Martin Luther wrote:Common sense and natural reason are highly offended that God by his mere will deserts, hardens, and damns, as if He delighted in sin and in such eternal torments, He Who is said to be of such mercy and goodness. Such a concept seems wicked, cruel, and intolerable, and by it many men have been revolted in all ages. I myself was once offended to the very depth of the abyss of desperation, so that I wished that I had never been created. There is no use trying to get away from this by ingenious distinctions. Natural reason, however much it is offended, must admit the consequences of the omniscience and omnipotence of God....If it is difficult to believe in God's mercy and goodness when he damns those who do not deserve it, we must recall that if God's justice could be recognized as just by human comprehension, it would not be divine.
Adds a lot to our love of the Almighty, eh?
Wolf_ODonnell wrote:Well, like all other things, religion brought about its fair share of benefits as well as its fair share of damage.
And though the abolitionist movement also involved religion, the opposite side also used religion to justify their actions, because the Bible didn't really speak out against slavery (of course, slavery was apparently, different during Biblical times to the slavery practised in America).
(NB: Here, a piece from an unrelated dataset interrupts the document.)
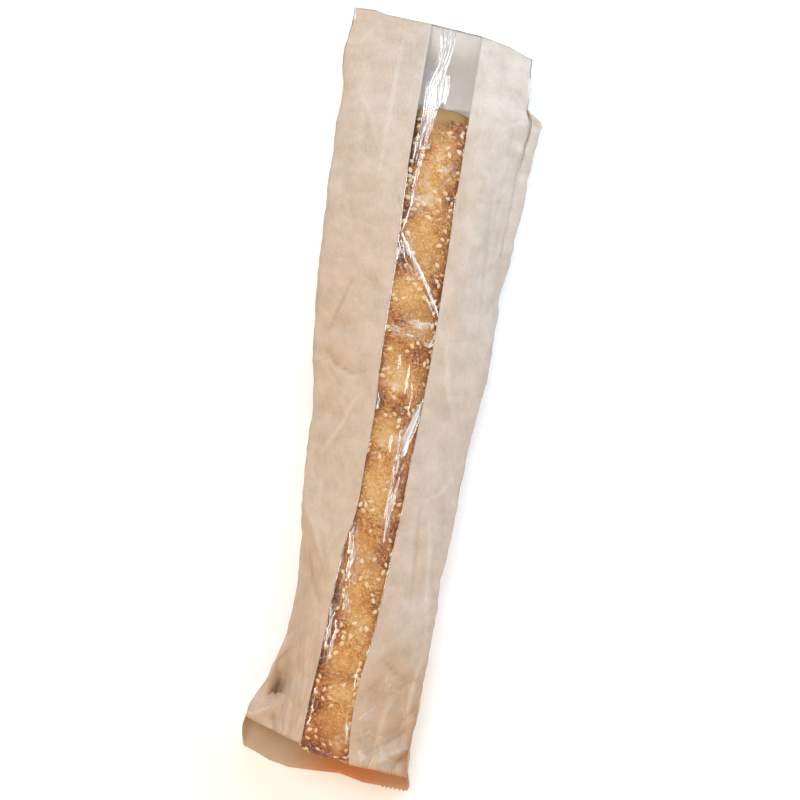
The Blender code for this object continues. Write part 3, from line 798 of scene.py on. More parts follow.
# %% Wrinkle paths: width, height, then (along, across) points
WRINKLES = [
    (0.75, 1.10, [(2, -4.4), (18, -1.6), (28, -1.4), (36, -3.6), (48, -6.6), (58, -5.8),
                  (72, -5.8), (88, -7.0), (98, -7.6)]),
    (0.60, 1.00, [(3, -0.6), (20, 0.4), (32, -0.6), (44, -4.0), (56, -4.0), (70, -4.6),
                  (84, -6.0)]),
    (0.70, 1.20, [(2, 2.6), (18, 2.4), (30, 1.2), (38, -1.4), (48, -1.0), (60, 0.6), (72, -0.4),
                  (84, -2.2), (98, -3.8), (112, -4.6), (130, -4.0)]),
    (0.55, 0.90, [(6, 5.0), (16, 4.4), (27, 3.4), (36, 1.0), (46, 0.6)]),
    (0.50, 0.80, [(40, -2.2), (52, -2.4), (64, -2.4), (78, -4.0), (94, -5.4)]),
    (0.60, 0.80, [(28, 2.4), (40, 2.0), (54, 1.8), (62, 1.6)]),
    (0.90, 1.10, [(36, 4.4), (44, 5.4), (52, 5.2), (60, 4.4)]),
    (0.55, 0.60, [(110, -3.4), (124, -4.0), (136, -5.8), (141, -7.6)]),
    (0.80, 0.90, [(144, -6.6), (149, -2.6), (157, 1.2), (166, 7.4), (176, 13.6), (186, 19.6),
                  (192, 23.0)]),
    (0.60, 0.70, [(145, -9.0), (151, -5.4), (159, -2.6)]),
    (0.60, 0.70, [(148, -8.6), (155, -6.8), (160, -7.4)]),
    (0.80, 0.70, [(150, -1.0), (157, 0.6), (161, 3.0)]),
    (0.70, 0.60, [(170, -3.8), (172, 0.0), (171, 5.0), (169, 7.4)]),
    (0.80, 0.80, [(198, 2.6), (197, 8.8), (197.6, 15.0), (195.6, 22.6)]),
    (0.70, 0.70, [(200.5, 6.4), (199.8, 12.0), (198.6, 18.0)]),
    (0.55, 0.60, [(202, -6.4), (206, -3.6), (207, 0.4), (205, 4.6), (206.6, 8.6), (206, 12.0),
                  (204, 17.4)]),
    (0.80, 0.80, [(208, 15.6), (211, 19.0), (209, 21.4), (203, 23.0)]),
    (0.70, 0.60, [(222, 9.6), (231, 10.0), (238, 9.8), (246, 9.2)]),
    (1.10, 0.90, [(246, 21.0), (254, 19.0), (262, 16.6), (268, 14.4), (275, 13.6)]),
    (0.60, 0.60, [(266, 6.0), (274, 6.6), (282, 6.0)]),
    (0.60, 0.60, [(266, 10.6), (274, 11.6), (284, 11.0)]),
    (0.60, 0.80, [(293, 15.0), (304, 14.2), (316, 13.6)]),
    (0.60, 0.80, [(304, 12.2), (314, 11.6), (324, 12.0), (336, 11.4)]),
    (0.55, 0.55, [(243, -6.0), (248, -4.4), (255, -4.8)]),
    (1.50, 1.10, [(244, 22.0), (252, 20.6), (262, 18.4), (272, 16.0), (284, 14.8)]),
    (0.55, 0.70, [(178, 10.6), (186, 16.6), (193, 21.6)]),
    (0.55, 0.60, [(285, 9.8), (296, 11.4), (308, 10.6), (322, 9.6)]),
    (0.50, 0.60, [(216, 3.0), (224, 4.2), (232, 3.2)]),
    (0.50, 0.60, [(234, 13.0), (244, 14.6), (254, 13.4)]),
    (0.50, 0.60, [(283, 3.0), (281, -2.0), (284, -6.4)]),
    (0.60, 0.60, [(436, 13.0), (444, 11.6), (452, 10.8)]),
    (0.50, 0.50, [(412, 9.4), (420, 8.2), (430, 8.8)]),
    (0.50, 0.60, [(330, -9.6), (338, -7.4), (346, -8.0)]),
    (0.50, 0.70, [(334, -6.2), (342, -5.0), (350, -6.6), (358, -7.2)]),
    (0.50, 0.60, [(344, -4.0), (352, -5.4), (361, -5.0)]),
    (0.60, 0.60, [(359, -8.4), (362, -5.0), (361.4, -1.0)]),
    (0.60, 0.80, [(367, -7.2), (373, -4.8), (380, -5.2)]),
    (0.50, 0.60, [(368, -4.6), (376, -3.4), (381, -4.6)]),
    (0.55, 0.70, [(379, -13.6), (387, -12.0), (396, -11.8), (404, -12.6)]),
    (0.60, 0.70, [(386, -8.4), (394, -7.4), (402, -8.8), (409, -8.6)]),
    (0.70, 0.80, [(449, 7.6), (455, 8.8), (460, 10.0)]),
]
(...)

That's absolutely true, but the question wasn't whether or not religion has been used to incite or justify evil; that goes without saying. The question was whether or not there were any concrete examples of religion improving people's lives. That, too, goes without saying.
does religion cause problems?
no - religious intolerance does.
if the uno could ban all attempts of religions conversion/preaching/propagating, whether by force or by tact - then there would be no religious problem ever.
the 11th commandment - should be adapted as the one common rule that all religions should have to abide by -
11th commandment for the uninitiated -
"thou shall keep your frigging religion to thy frigging self, and not try to shove it down thy neighbour's throat, no matter how wrong his faith seems from your frame of reference or no matter on how bad times thy neighbour falls upon, thou shalt never try to offer to bail him/her out of his/her misery on condition that he converts to thy religion. "
new updated version 2.01 of the 11th commandment includes the following addenda -
"thou shalt always remember that thy faith seems equally goggledegook from thy neighbour's frame of reference - and that, my lobotomised son, is called the theory of relativity - and no one, including the lawd thy god and all holy and not-so-holy ghosts, is above it".
Does Religion Cause More World Problems?
Those who don't follow their rules and doctrines are the ones who cause the problems in religion.
To answer the question, religion only causes problems because some take it in their own hands to try to "convert" instead of letting their "god" do the work. At least that is what I see as the major problem in the religion I follow.
I feel I am here to make God known and that is it. Only to spread the word not force it onto others.
Forcing the word, yields no results anyways.
brahmin wrote:does religion cause problems?
no - religious intolerance does.
if the uno could ban all attempts of religions conversion/preaching/propagating, whether by force or by tact - then there would be no religious problem ever.
How is attempting to convince others of the validity of your religious views different from promoting any other view you hold? Why stop at religion? Let's ban attempts at political persuasion--people really should be allowed to hold whatever political views they want without ever being exposed to contradictory views. Marketing--that's gotta go too; selling something all too frequently entails persuading people to adopt views or beliefs they otherwise wouldn't hold or change the beliefs or views they already hold. And that unattached hottie next door you're trying to woo--forget about it; you have not right to attempt to alter her world view.
Human interaction is an ongoing negotiation of the definition of reality; religion is a part of that negotiation. Eliminating it from the negotiation is as futile as trying to eliminate any other part of the negotiation.
not quite.
we have successfully managed to stop companies from promoting hookers the way they promote their other products. no company waxes eloquent about the plusses of screwing hookers, they way they do about the virtues of drinking cola or wearing sneakers (both of their particular brand). also the marketing of slaves, quite a common occurances in the "markets" of the not too ancient world, has also been successfully stopped.
so you see, selective stopping/banning of certain offensive types of human interactions is indeed possible.
and since people's attachment to their own brand or religion is (usually - i dunno know about you, i have to confess) quite a bit more than the sort of attachment they feel for their chosen brand of condoms or candles, its the religious marketing that causes flare ups and problems - & not the marketing of products , consumer or otherwise.
thats why we stop at religion and dont take the proposed ban any further.
the day we feel as inseparable and devoted to our brand of choice, as regards condoms, cola, candles, cars and tampons - we will start to fight over those too ( XXX tampons users will start baying for YYY tampon user's blood and vice versa) - and then the uno should be expedient enough to ban the marketing of that product - like now its hightime that they stopped / banned the marketing of religion.
the last time i checked, the crusades werent fought between coke and pepsi.